Hey guys, looking for any advice on target pistols. I have been around guns my whole life and I am looking to buy my first high power pistol. I am looking for an accurate and reliable range gun. This will never be carried or used for home defense. I have at the moment 3 different 22 pistols that I do enjoy shooting. Right now I am considering getting a 45 in a Kimber Gold Match II or possibly a Sig 220. I am really open to any suggestions. Any replies would be appreciated. BTW, I am not into polymer guns because I like a heavy pistol in my hand. Thanks.


----------



## NuckinFoob (Jan 8, 2009)

check out the sig 1911 platinum elite. .45 obviously, and they offer it in carry version too, if u like the more compact style.

They are about a grand, but look SEXY. plus who doesnt love a 1911?

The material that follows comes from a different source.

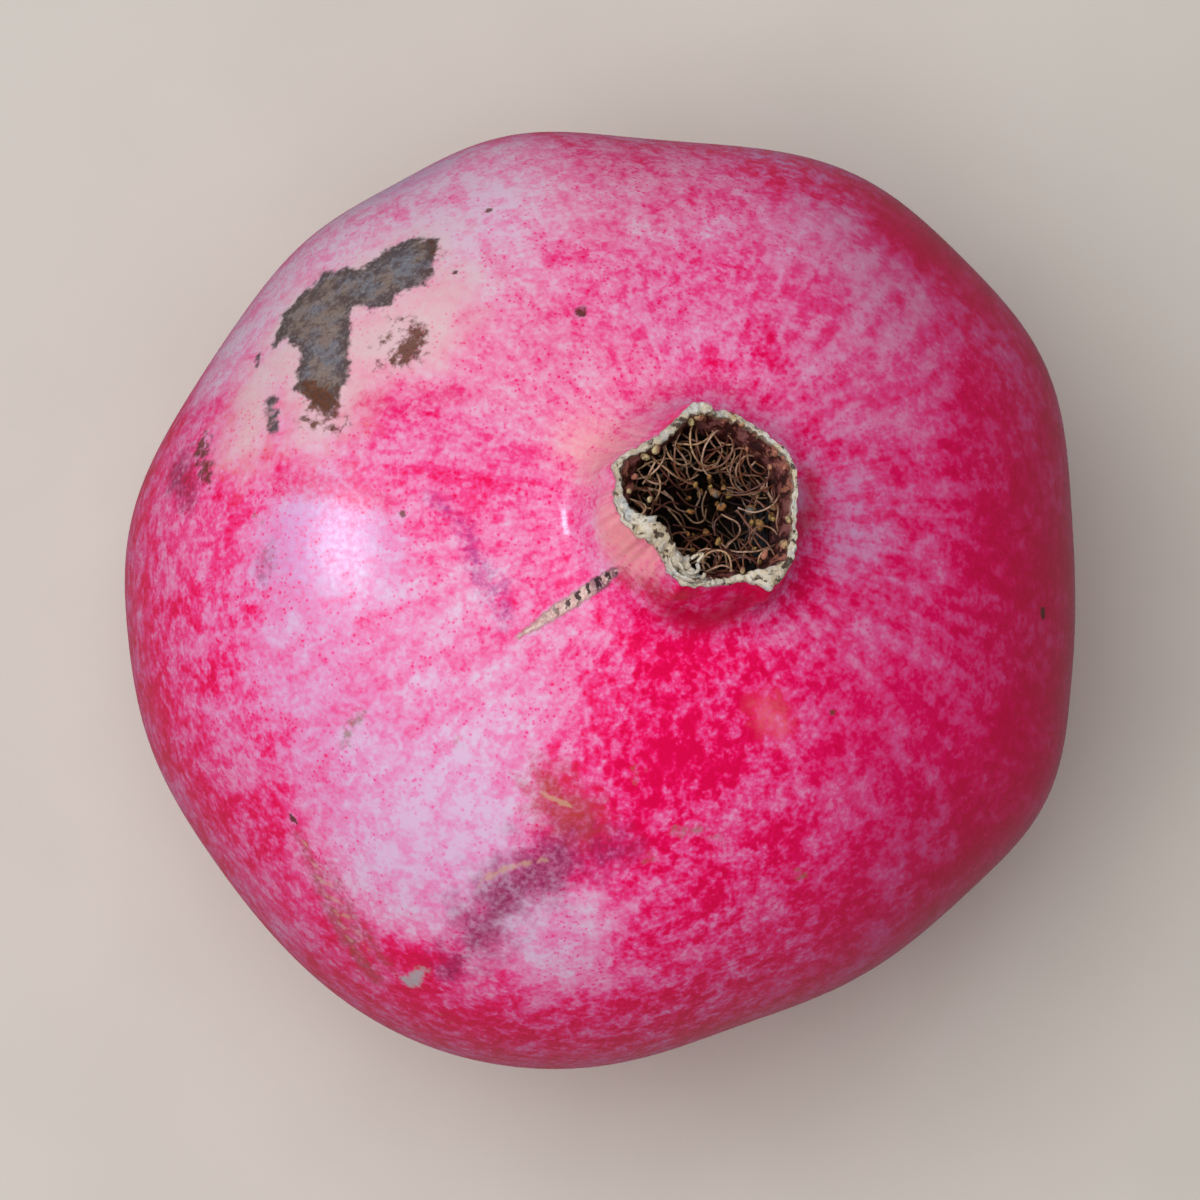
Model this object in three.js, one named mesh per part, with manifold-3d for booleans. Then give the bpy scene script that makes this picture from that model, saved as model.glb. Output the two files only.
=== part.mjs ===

I have yet to shoot one, but I like what i have been hearing about them.


----------



## hideit (Oct 3, 2007)

my opinion is
45 - Kimber Gold Match II
9mm - glock 34
22 - S&W model 41 - designed for only match ammo i am told


----------



## Slowfire (Dec 22, 2008)

ECShooter said:


> I am looking for an accurate and reliable range gun. This will never be carried or used for home defense. Right now I am considering getting a 45 in a Kimber Gold Match II or possibly a Sig 220.


The Gold Match II is one of their higher end pistols, why not look into a Les Baer or other high end 1911. For Sigs, if you like the 1911 platform, I like the 220 SAO and 220 Carry SAO. And the Sig will be less expensive.


----------